You will search in vain, partly because so many Spanish people have done so well from tourism (the industry that fuelled the magnificent post-Franco national resurgence) but mostly because the location appears singularly ill-suited as a base for fishing. (A serious harbour can be found just along the coast at Villajoyosa, and jolly unspoilt it is too.)
Natural resources in Benidorm, as in so many other resorts, are so scant that the only industry that could sustain itself there is tourism. The same goes for our other favourites: were it not for people like me, Tenerife would be just a barren volcanic outcrop. Instead, it is a barren volcanic outcrop with tens of thousands of tourists aboard, having the times of their lives to the detriment of none.
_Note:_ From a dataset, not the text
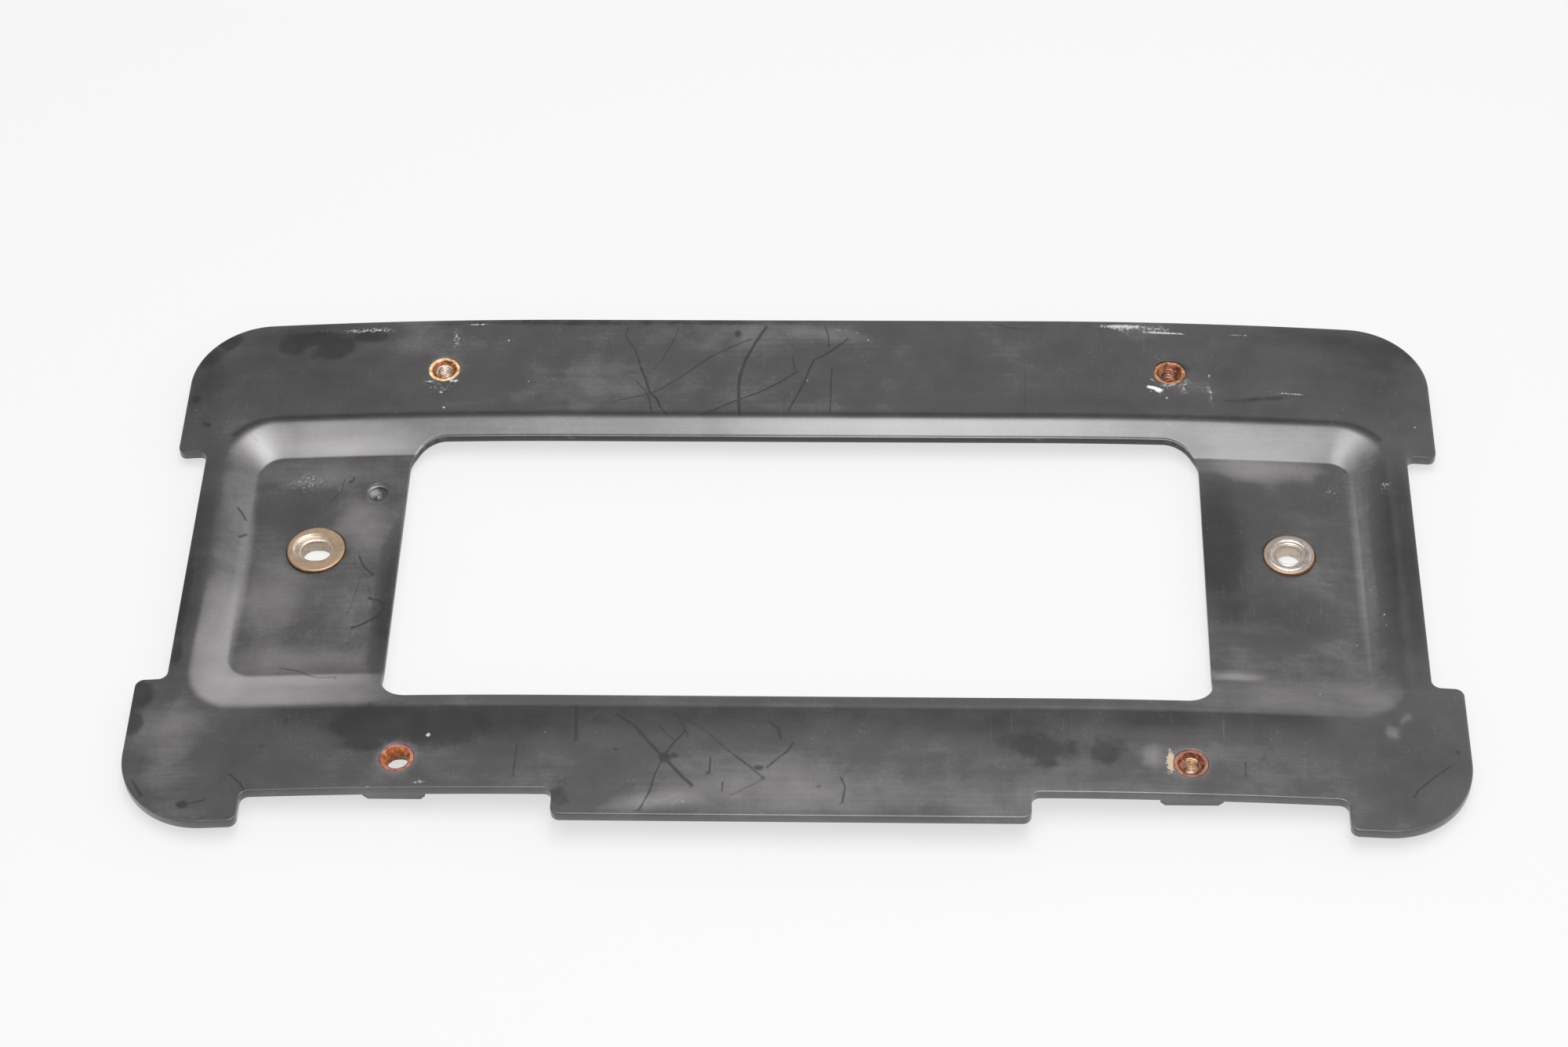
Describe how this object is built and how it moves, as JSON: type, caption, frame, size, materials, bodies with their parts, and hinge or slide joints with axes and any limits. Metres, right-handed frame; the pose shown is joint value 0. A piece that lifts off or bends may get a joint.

Pile the apartment blocks high, sell the holidays cheap, and Europe's weary workingfolk will beat a flightpath to your prom.
And who has the right to deprive us?
The environmental lobby, you could respond. "We pack into large metal boxes which burn unimaginable quantities of fossil fuels to transport us thousands of miles," writes John Rentoul. Yes, we do, because a combination of well-run tour operators (those mass-market companies that have survived have had to be good and cheap) and government subsidy makes it worth our while.
I welcome the efficient utilisation of aircraft that keeps fares so low. And from self-interest, I am delighted by the duty-free allowances that represent a hidden subsidy from government to traveller. But as a European citizen, I recognise the absurdity that means we pack into large metal boxes clutching plastic bags bursting with unimaginable quantities of booze and cigarettes. This, though, is the last summer when travellers who happen to travel from one EU country to another by air rather than by car or train will get a duty-free entitlement.
When, on 1 July 1999, the duty-free shops close their doors to intra- EU flyers, the price of a package holiday could climb by pounds 5 or pounds 10. Airport charges may rise to compensate for lost shopping revenue, and air fares could increase when airlines lose the right to sell duty-free goods at huge profit margins. It's been fun while it's lasted, but there is no ethical way to justify shuttling thousands of gallons of spirits and millions of cigarettes across Europe because of some arcane, pre-jet age taxation anomaly.
And don't stop there, urges John Rentoul: "One measure the Conservative government should have been congratulated on, rather than pilloried for, was imposing an airport tax. The only trouble was that it was not enough." We travellers are not unreasonable. It is hard to argue that air travel should be immune from taxation: what Ken Clarke was, rightly, pilloried for was creating a poll tax with wings. Air Passenger Duty hits you for the same pounds 20 whether you are flying economy to Zurich (pounds 99 return before the tax kicks in) or travelling on the world's most environmentally indefensible form of transport, the pounds 7,000 round-trip to New York on Concorde. Lebanon is not usually noted for its enlightened fiscal policy, but the way first- and business-class passengers pay more tax at Beirut airport appeals to us packaged proles, prone on the beach at Benidorm.
Enclave tourism, as practised so effectively on the Costa Blanca, is one thing; independent travel is quite another. If you contend that the main purpose of travel is to meet people, then excellent ways to do it include boarding the bus from Phnom Penh to Saigon or taking the train from Varanasi to Calcutta. But would I be making a contribution to international understanding, or just taking the seat of a more deserving but less well- off local? That depends upon whether I put time, energy and thought into the process of travelling: acting affirmatively by buying sustenance and accommodation from people who will benefit most, avoiding spending cash on imported goods, and above all listening to the hopes and fears of the people - not least, on the subject of tourism.
Your hosts will more readily forgive your clumsy trampling around their communities if you demonstrate generosity of both spirit and hard cash. Some travellers decry the system of dual-pricing, where it costs a tourist much more than a resident to, say, visit a museum or stay in a hotel, but in reality such market segmentation is as easy to defend as the fact that a holiday in Benidorm next week will cost about a quarter of the same product in August.
I use the word "product" advisedly. After 30 years of half-baked, half- built mistakes that you expect from any growing concern, mass travel is now maturing into an industry fit for the new millennium. Seize the day, grab your passport, and join me on the beach.